Table of Contents

Interface IVocabulary

Namespace
AiDotNet.Tokenization.Interfaces
Assembly
AiDotNet.dll

Interface for vocabulary management.

public interface IVocabulary

Properties

IdToToken

Gets the ID-to-token mapping.

IReadOnlyDictionary<int, string> IdToToken { get; }

Property Value

IReadOnlyDictionary<int, string>

Size

Gets the vocabulary size.

int Size { get; }

Property Value

int

TokenToId

Gets the token-to-ID mapping.

IReadOnlyDictionary<string, int> TokenToId { get; }

Property Value

IReadOnlyDictionary<string, int>

Methods

AddToken(string)

Adds a token to the vocabulary.

int AddToken(string token)

Parameters

token string

The token to add.

Returns

int

The token ID.

AddTokens(IEnumerable<string>)

Adds multiple tokens to the vocabulary.

void AddTokens(IEnumerable<string> tokens)

Parameters

tokens IEnumerable<string>

The tokens to add.

Clear()

Clears the vocabulary.

void Clear()

ContainsId(int)

Checks if a token ID exists in the vocabulary.

bool ContainsId(int id)

Parameters

id int

The token ID to check.

Returns

bool

True if the token ID exists, false otherwise.

ContainsToken(string)

Checks if a token exists in the vocabulary.

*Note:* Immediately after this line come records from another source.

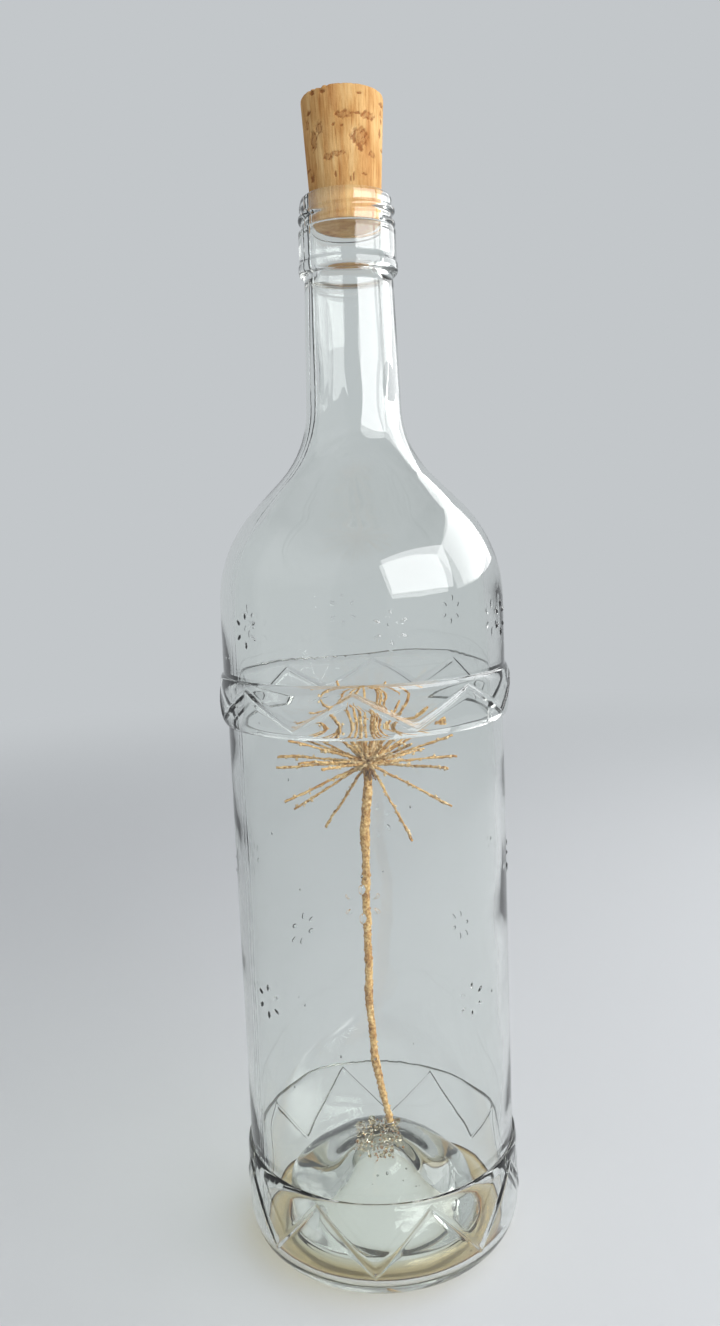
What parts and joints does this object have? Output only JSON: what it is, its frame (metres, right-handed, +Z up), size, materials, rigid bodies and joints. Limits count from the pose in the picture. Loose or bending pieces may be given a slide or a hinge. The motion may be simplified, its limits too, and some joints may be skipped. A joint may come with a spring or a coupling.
{
  "type": "corked glass bottle",
  "caption": "Clear pressed-glass bottle with raised zigzag belts, a tapered cork that lifts out, and a dried umbel sprig standing in sugar inside.",
  "frame": {"origin": "on the bottle's axis, in the plane that it stands on", "axes": "+Z up along the bottle's axis, -Y towards the viewer of the picture, +X to their right"},
  "size_m": [0.086, 0.086, 0.3362],
  "materials": {
    "clear_glass": "clear pressed soda-lime glass, faintly green in its thick edges",
    "natural_cork": "natural cork, cut and tapered, with open pores",
    "dried_stalk": "dry straw-coloured plant stem with crumbs of sugar",
    "sugar_crystal": "clear to brownish sugar crystals",
    "amber_liquor": "thin amber liquor"
  },
  "bodies": {
    "bottle": {"glass_bottle": "clear_glass", "dried_sprig": "dried_stalk", "sugar_crust": "sugar_crystal", "liquor_residue": "amber_liquor"},
    "cork": {"cork_stopper": "natural_cork"}
  },
  "joints": [
    {"name": "cork_pull", "type": "slide", "parent": "bottle", "child": "cork", "axis": [0, 0, 1], "range_m": [0, 0.05]}
  ]
}
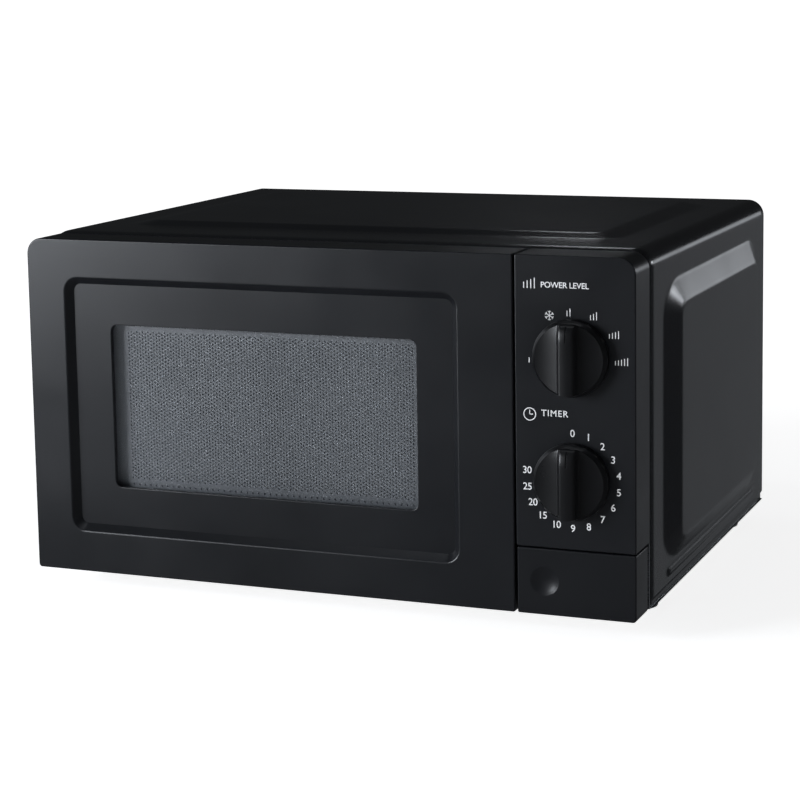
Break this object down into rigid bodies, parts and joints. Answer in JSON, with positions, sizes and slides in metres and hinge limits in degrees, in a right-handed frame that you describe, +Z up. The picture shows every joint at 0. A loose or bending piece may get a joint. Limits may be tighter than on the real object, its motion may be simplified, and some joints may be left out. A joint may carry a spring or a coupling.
{
  "type": "microwave oven",
  "caption": "Countertop microwave oven with side-hinged door, two turning dials, press-to-open key and rotating glass plate inside a pressed sheet cabinet.",
  "frame": {"origin": "centre of the bounding box in plan, at the underside of the feet", "axes": "+X to the right of a person facing the door, -Y towards that person, +Z up"},
  "size_m": [0.4528, 0.376, 0.2538],
  "materials": {
    "outer_case": "semi-gloss black powder coat",
    "rear_panel": "galvanised sheet",
    "base_plate": "galvanised sheet",
    "front_plate": "pale grey enamel",
    "cavity": "pale grey enamel",
    "mica_cover": "pressed mica",
    "waveguide": "galvanised sheet",
    "magnetron_yoke": "galvanised yoke",
    "magnetron_core": "copper and aluminium",
    "transformer_core": "varnished laminations",
    "transformer_windings": "enamelled copper wire",
    "capacitor": "drawn can",
    "capacitor_strap": "galvanised",
    "hv_diode": "black epoxy",
    "fan_duct": "galvanised",
    "fan_motor": "laminations and coil",
    "fan_blade": "moulded polypropylene",
    "timer_body": "moulded",
    "timer_bell": "nickel plated",
    "timer_shaft": "moulded",
    "timer_knob": "black",
    "power_switch": "moulded",
    "power_shaft": "moulded",
    "power_knob": "black",
    "control_panel": "black, semi-gloss",
    "release_key": "black, semi-gloss",
    "key_pin": "steel",
    "key_spring": "spring steel",
    "release_lever": "acetal",
    "latch_board": "moulded",
    "microswitches": "moulded",
    "switch_plungers": "moulded",
    "door_frame": "black, semi-gloss",
    "door_window": "smoked clear acrylic",
    "door_plate": "blue-grey enamel, perforated behind the window",
    "inner_film": "clear film",
    "choke_cover": "moulded",
    "door_latch": "acetal",
    "latch_spring": "spring steel",
    "upper_hinge": "zinc plated",
    "lower_hinge": "zinc plated",
    "turntable_plate": "toughened glass",
    "turntable_coupler": "moulded",
    "roller_ring": "moulded",
    "roller_a": "moulded",
    "roller_b": "moulded",
    "roller_c": "moulded",
    "turntable_motor": "drawn can",
    "lamp_holder": "moulded",
    "lamp_bulb": "clear glass",
    "thermal_cutout": "phenolic",
    "filter_board": "circuit board with components",
    "cord_gland": "black",
    "feet": "black",
    "case_screws": "zinc plated"
  },
  "bodies": {
    "chassis": {"outer_case": "outer_case", "rear_panel": "rear_panel", "base_plate": "base_plate", "front_plate": "front_plate", "cavity": "cavity", "mica_cover": "mica_cover", "waveguide": "waveguide", "magnetron_yoke": "magnetron_yoke", "magnetron_core": "magnetron_core", "transformer_core": "transformer_core", "transformer_windings": "transformer_windings", "capacitor": "capacitor", "capacitor_strap": "capacitor_strap", "hv_diode": "hv_diode", "fan_duct": "fan_duct", "fan_motor": "fan_motor", "timer_body": "timer_body", "timer_bell": "timer_bell", "power_switch": "power_switch", "control_panel": "control_panel", "key_pin": "key_pin", "key_spring": "key_spring", "latch_board": "latch_board", "microswitches": "microswitches", "upper_hinge": "upper_hinge", "lower_hinge": "lower_hinge", "turntable_motor": "turntable_motor", "lamp_holder": "lamp_holder", "lamp_bulb": "lamp_bulb", "thermal_cutout": "thermal_cutout", "filter_board": "filter_board", "cord_gland": "cord_gland", "feet": "feet", "case_screws": "case_screws"},
    "door": {"door_frame": "door_frame", "door_window": "door_window", "door_plate": "door_plate", "inner_film": "inner_film", "choke_cover": "choke_cover", "latch_spring": "latch_spring"},
    "latch": {"door_latch": "door_latch"},
    "key": {"release_key": "release_key"},
    "lever": {"release_lever": "release_lever"},
    "timer_dial": {"timer_knob": "timer_knob", "timer_shaft": "timer_shaft"},
    "power_dial": {"power_knob": "power_knob", "power_shaft": "power_shaft"},
    "turntable": {"turntable_plate": "turntable_plate", "turntable_coupler": "turntable_coupler"},
    "ring": {"roller_ring": "roller_ring"},
    "wheel_a": {"roller_a": "roller_a"},
    "wheel_b": {"roller_b": "roller_b"},
    "wheel_c": {"roller_c": "roller_c"},
    "fan": {"fan_blade": "fan_blade"},
    "plungers": {"switch_plungers": "switch_plungers"}
  },
  "joints": [
    {"name": "door_hinge", "type": "hinge", "parent": "chassis", "child": "door", "pos_m": [-0.215, -0.157, 0.134], "axis": [0, 0, -1], "range_deg": [0, 100]},
    {"name": "key_press", "type": "hinge", "parent": "chassis", "child": "key", "pos_m": [0.216, -0.147, 0.036], "axis": [0, 0, -1], "range_deg": [0, 2], "stiffness_Nm_per_rad": 1.5, "springref_deg": -1.15},
    {"name": "lever_turn", "type": "hinge", "parent": "chassis", "child": "lever", "pos_m": [0.138, -0.133, 0.046], "axis": [1, 0, 0], "range_deg": [0, 12.5]},
    {"name": "latch_lift", "type": "slide", "parent": "door", "child": "latch", "axis": [0, 0, 1], "range_m": [0, 0.004], "deforming": ["latch_spring"]},
    {"name": "timer_turn", "type": "hinge", "parent": "chassis", "child": "timer_dial", "pos_m": [0.178, -0.173, 0.1042], "axis": [0, 1, 0], "range_deg": [0, 280]},
    {"name": "power_turn", "type": "hinge", "parent": "chassis", "child": "power_dial", "pos_m": [0.178, -0.173, 0.1844], "axis": [0, 1, 0], "range_deg": [-90, 90]},
    {"name": "plate_turn", "type": "hinge", "parent": "chassis", "child": "turntable", "pos_m": [-0.0425, 0.011, 0.052], "axis": [0, 0, 1], "continuous": true},
    {"name": "ring_turn", "type": "hinge", "parent": "chassis", "child": "ring", "pos_m": [-0.0425, 0.011, 0.044], "axis": [0, 0, 1], "continuous": true},
    {"name": "roller_a_turn", "type": "hinge", "parent": "ring", "child": "wheel_a", "pos_m": [-0.0425, 0.111, 0.044], "axis": [0, 1, 0], "continuous": true},
    {"name": "roller_b_turn", "type": "hinge", "parent": "ring", "child": "wheel_b", "pos_m": [-0.1291, -0.039, 0.044], "axis": [-0.866, -0.5, 0], "continuous": true},
    {"name": "roller_c_turn", "type": "hinge", "parent": "ring", "child": "wheel_c", "pos_m": [0.0441, -0.039, 0.044], "axis": [0.866, -0.5, 0], "continuous": true},
    {"name": "fan_turn", "type": "hinge", "parent": "chassis", "child": "fan", "pos_m": [0.166, 0.157, 0.164], "axis": [0, 1, 0], "continuous": true},
    {"name": "switch_press", "type": "slide", "parent": "chassis", "child": "plungers", "axis": [0, 1, 0], "range_m": [0, 0.0012], "stiffness_N_per_m": 800, "springref_m": -0.001}
  ],
  "couplings": [
    {"joint": "lever_turn", "follows": "key_press", "ratio": 6.25},
    {"joint": "latch_lift", "follows": "key_press", "m_per_rad": 0.11448},
    {"joint": "ring_turn", "follows": "plate_turn", "ratio": 0.5},
    {"joint": "roller_a_turn", "follows": "plate_turn", "ratio": -6.4935},
    {"joint": "roller_b_turn", "follows": "plate_turn", "ratio": -6.4935},
    {"joint": "roller_c_turn", "follows": "plate_turn", "ratio": -6.4935}
  ]
}
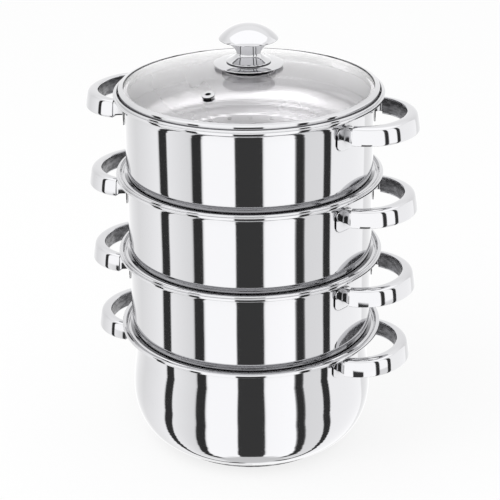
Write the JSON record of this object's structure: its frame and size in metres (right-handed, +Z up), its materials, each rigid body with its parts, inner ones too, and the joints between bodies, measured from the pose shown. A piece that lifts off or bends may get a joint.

bool ContainsToken(string token)

Parameters

token string

The token to check.

Returns

bool

True if the token exists, false otherwise.

GetAllTokens()

Gets all tokens in the vocabulary.

IEnumerable<string> GetAllTokens()

Returns

IEnumerable<string>

All tokens.

GetToken(int)

Gets the token for a given token ID.

string? GetToken(int id)

Parameters

id int

The token ID.

Returns

string

The token, or null if not found.

GetTokenId(string)

Gets the token ID for a given token.

int GetTokenId(string token)

Parameters

token string

The token.

Returns

int

The token ID, or the unknown token ID if not found.